Dagyab Rinpoche and Teaching in Cambridge

The beginning of the month saw Vijayamala and I flying to Germany to attend Dagyab Rinpoche’s Easter Course at Kamalashila Institut in the Eifel region. Dagyab Rinpoche has been my teacher since the late 1980s, and I have attended his courses at Easter whenever possible since then. As well as seeing Rinpoche, it is also a chance to see my friends in his sangha.

The most notable part of the course for me was meeting Rinpoche one-to-one, and talking through my idea of doing a 3-year retreat. Rinpoche enthusiastically endorsed the idea, and outlined for me how he felt I could best use the time. After this meeting the 3-year retreat idea became a plan. Vijayamala also subsequently talked to Rinpoche, and he also gave her his blessing. So we are now exploring doing a retreat together, starting in the first half of 2009. It will take us 18 months to 2 years to clear the decks to go off. I do want to start as soon as possible, as I notice I’m not gettig any younger, and I want to do a long retreat and still have time left to make a useful contribution through Dharma teaching afterwards. (Although I’m aware that life is very uncertain, and plans always have to be provisional…)
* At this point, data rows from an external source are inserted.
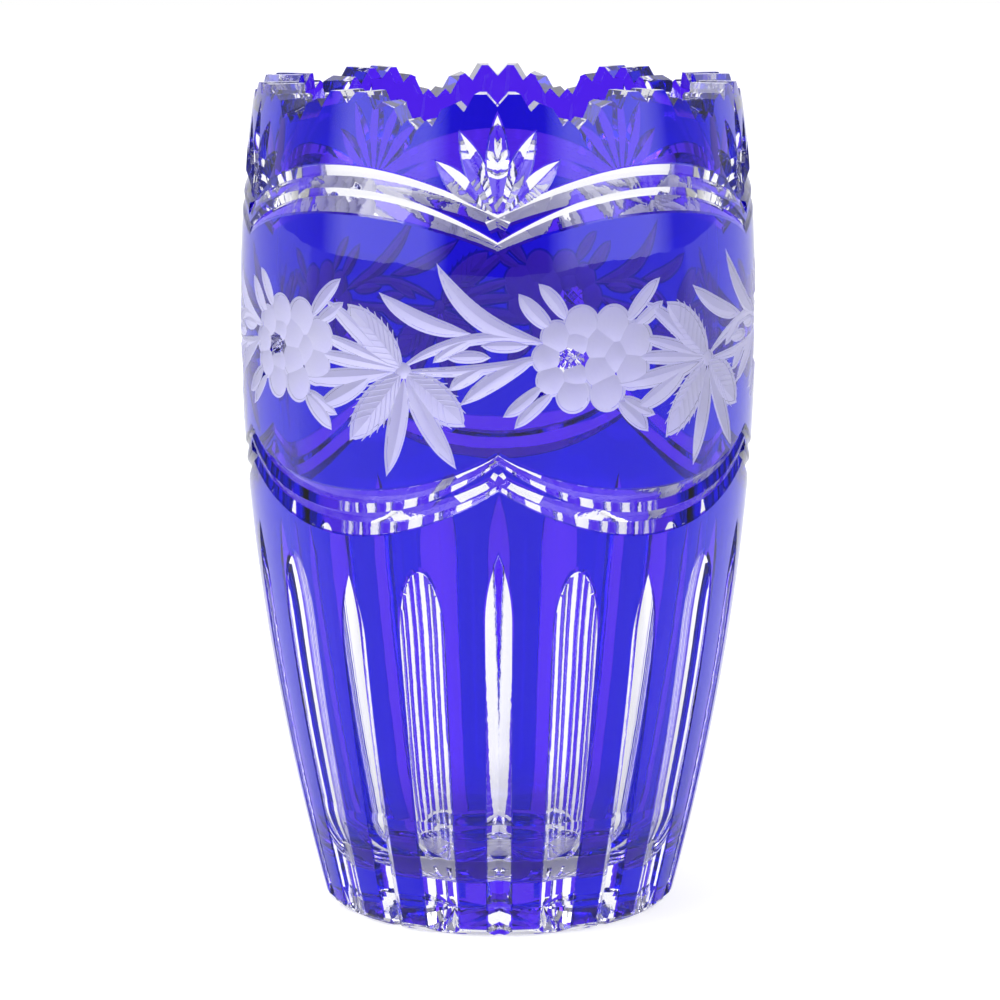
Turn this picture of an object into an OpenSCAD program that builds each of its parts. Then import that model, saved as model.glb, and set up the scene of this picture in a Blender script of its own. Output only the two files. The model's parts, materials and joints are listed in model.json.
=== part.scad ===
// Cut-to-clear crystal vase: a thick clear crystal body with a thin cobalt casing,
// wheel-cut with a toothed rim, five fans, five double swags above and below a
// flower garland, twenty tapering flutes and a star in the foot.
// Millimetres. Z up, foot on z = 0, front cusp of the swags towards -Y.

/* [Body] */
// overall height
height = 250; // [150:1:400]
// outer radius where the foot meets the table
foot_radius = 53.4; // [30:0.1:100]
// largest outer radius
belly_radius = 77.6; // [50:0.1:130]
// height of the largest radius
belly_height = 172; // [80:1:300]
// outer radius at the rim
rim_radius = 72; // [40:0.1:120]
// how fast the side swells above the foot
lower_curve = 1.85; // [1:0.05:3]
// how late the side draws in below the rim
upper_curve = 2.3; // [1:0.05:4]
// wall of the finished vase, casing included
wall = 11; // [5:0.5:20]
// thickness of the foot under the inner floor
floor_thickness = 15; // [6:0.5:30]
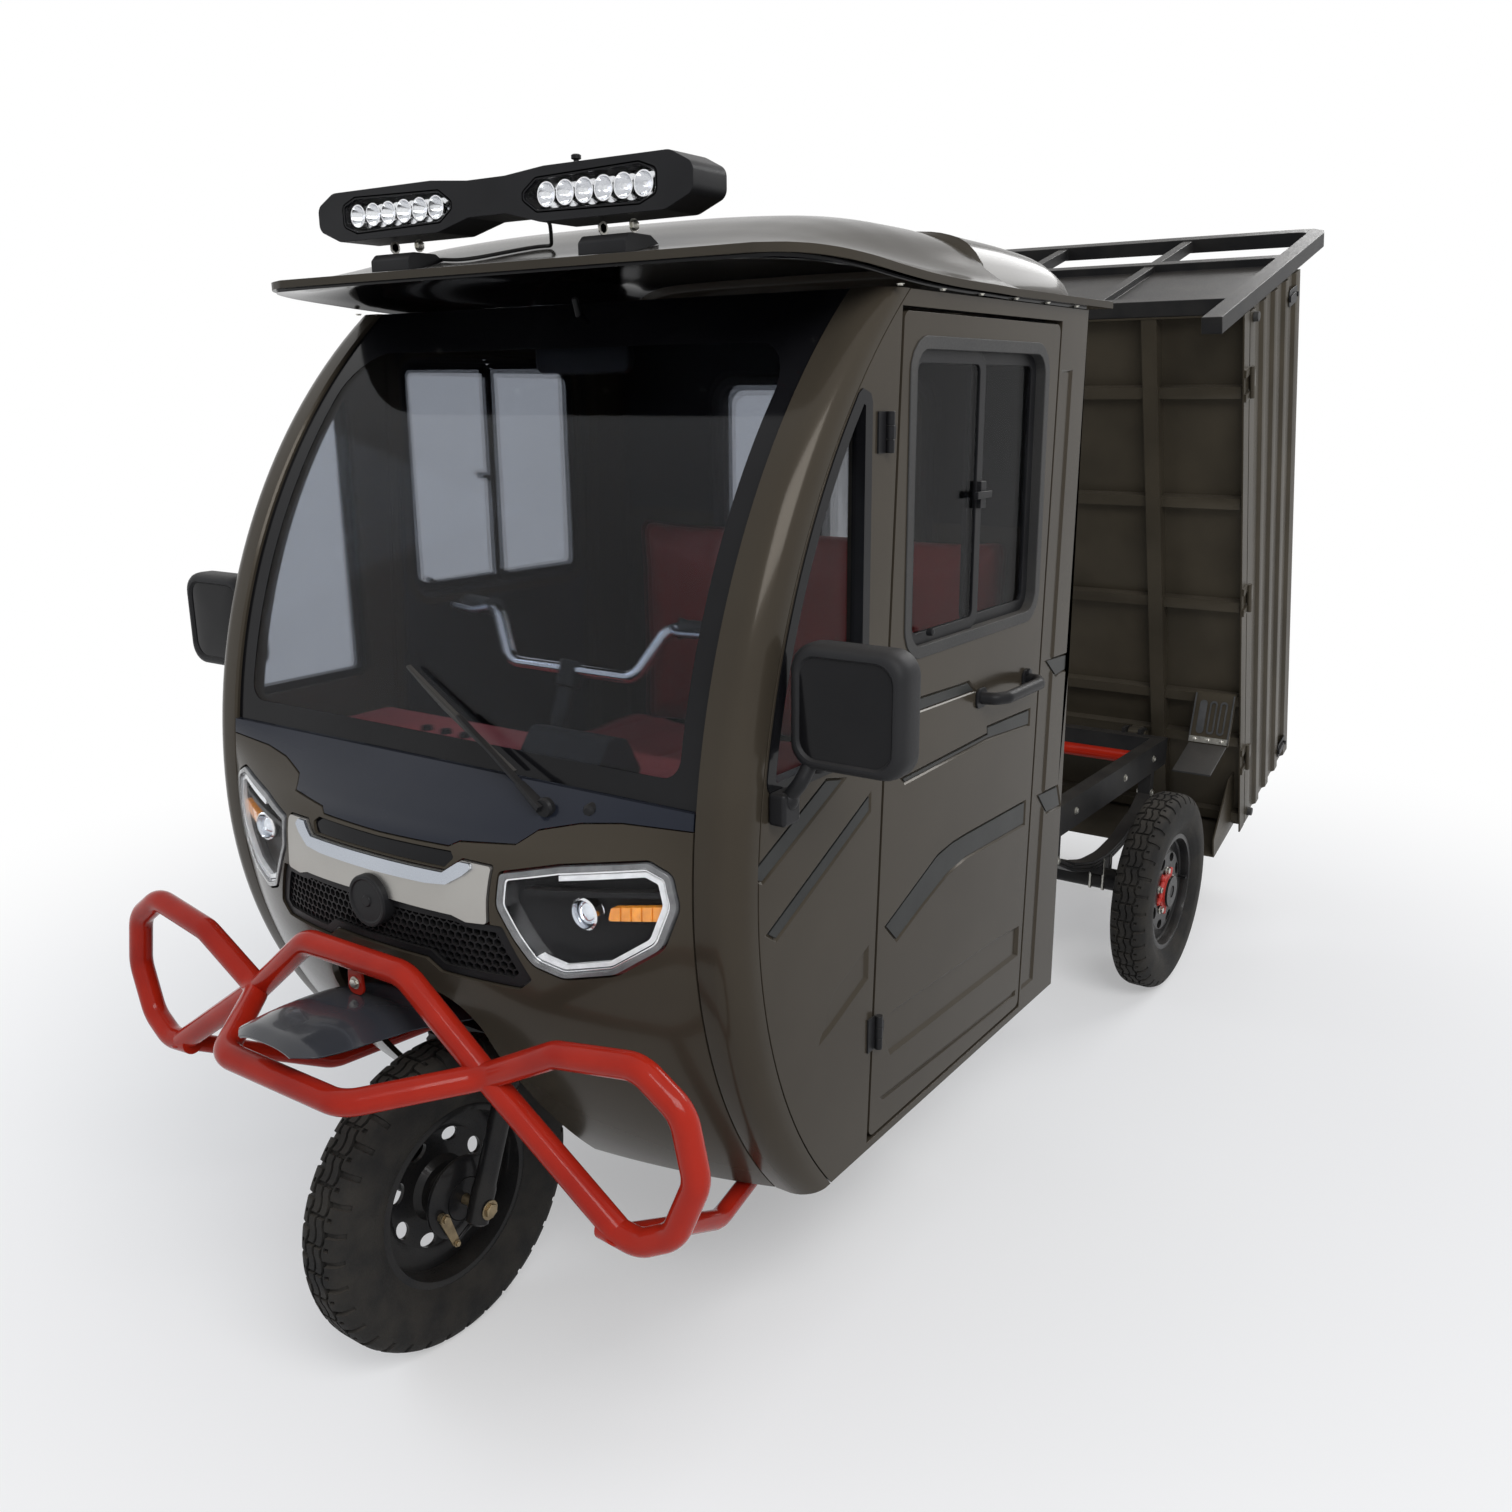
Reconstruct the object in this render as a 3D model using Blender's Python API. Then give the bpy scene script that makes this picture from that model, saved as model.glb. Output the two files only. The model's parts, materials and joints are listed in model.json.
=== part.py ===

In the latter part of the month I did a stint of teaching at the Cambridge Buddhist Centre. First I led a weekend retreat on The Open Heart at Vajrasana, a retreat centre near Bury-St-Edmunds. Then I did five nights at the Centre. Each night was different. On the Monday I focused on mindfulness of the breath (anapanasati). Tuesday was a night for members of the Western Buddhist Order, and we looked at visualization practice. Wednesday was Bodhicitta night (Bodhicitta is the heart of the Buddhist path, developing the desire to gain Awakening for the sake of all living beings.) Thursday was maitri bhavana – loving-kindness meditation to open the heart. Friday was more meditation and then puja. On the saturday I did a day for more experienced people looking at formless meditation practice.

Sunday was Buddha Day – Wesak – celebrating the Buddha’s Enlightenment, and I was supposed to lead most of the day. However I woke up feeling really ill, and celebrated the day by spending a lot of it vomiting into a bowl. These bouts of sickness happen from time to time at unpredictable times. I find them very frustrating as they make me unreliable. I hate having to ring up and ask people to change their plans at the last minute. But there doesn’t seem to be anything I can do about it. It was a disappointing end to the nine days, as I had very much enjoyed teaching in the Cambridge Centre, and getting to know the sangha there better.